Heterointerface synergistic Na+ storage fundamental mechanism for CoSeO3 playing as anode for sodium ion batteries/capacitors

• CoSeO 3 is chosen as the anode to understand its Na + storage mechanism in SIBs/SICs. • CoO/SeO 2 heterointerfaces are formed by in-situ conversion of CoSeO 3 . • The coupled heterointerfaces accelerate the electron and Na + diffusion kinetics. The transition metal selenite CoSeO 3 single crystal nanoparticles with primary particle size distribution ranging from 80 to 200 nm is systematically investigated as anode material for sodium ion batteries (SIBs)/capacitors (SICs). It achieves stable Na + storage capacity of 280 mAh g −1 at a high current density of 10 A g −1 in CoSeO 3 ||Na SIBs. Furthermore, the corresponding CoSeO 3 ||Activated carbon (AC) SICs also presents a high energy density of 51 Wh kg −1 at a power density of 2 kW kg −1 , along with 72% energy retention after 3000 cycles at 1 A g −1 . Combining advanced microscopy (HRTEM, SEM), density functional theory (DFT) calculations and surface science (XPS), it is demonstrated that the CoSeO 3 in-situ transform into binary oxides CoO/SeO 2 and form heterointerfaces during the initial discharge/charge cycle.
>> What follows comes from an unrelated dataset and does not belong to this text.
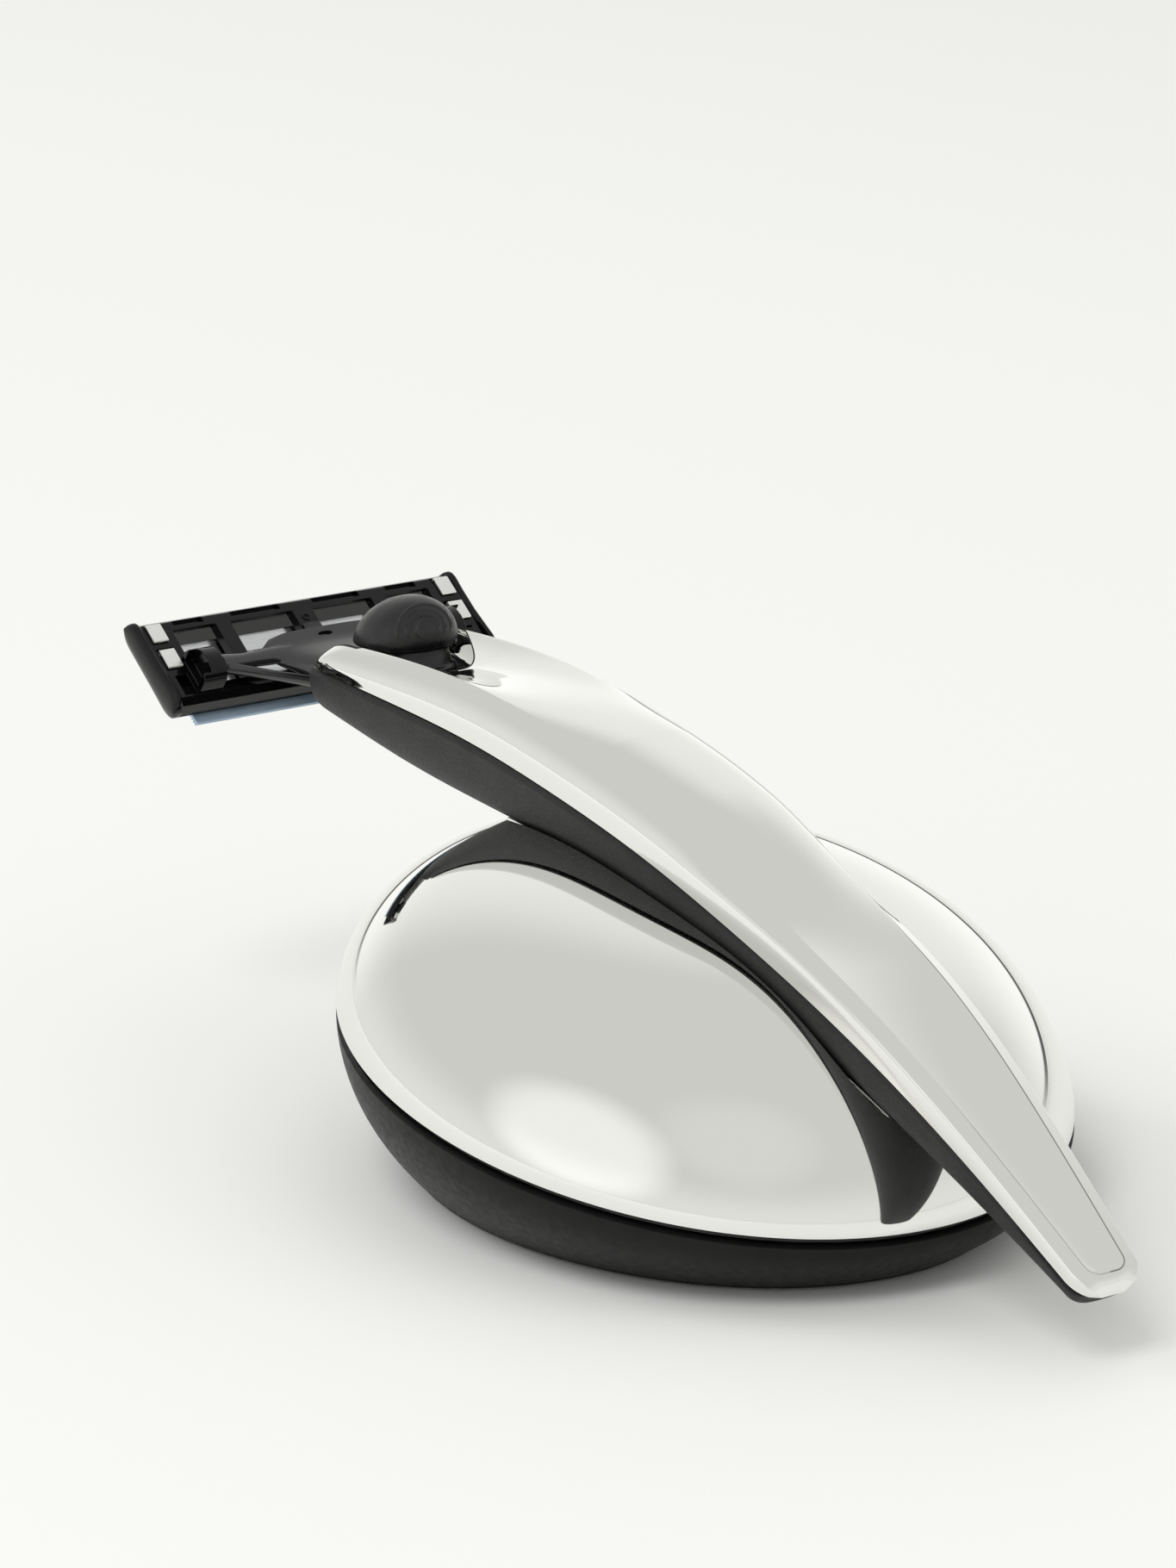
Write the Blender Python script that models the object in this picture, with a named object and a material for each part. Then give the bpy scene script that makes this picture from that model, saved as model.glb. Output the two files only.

The coupled heterointerfaces between CoO and SeO 2 could construct strong internal electric field, accelerating the electron/Na + diffusion kinetics during the subsequent charge–discharge process and boosting Na + pseudocapacitance storage. The finding of heterointerfaces synergistic sodium-ion storage fundamental mechanism of transition metal selenite might provide inspiration for the development of new anode material for sodium-based storage devices.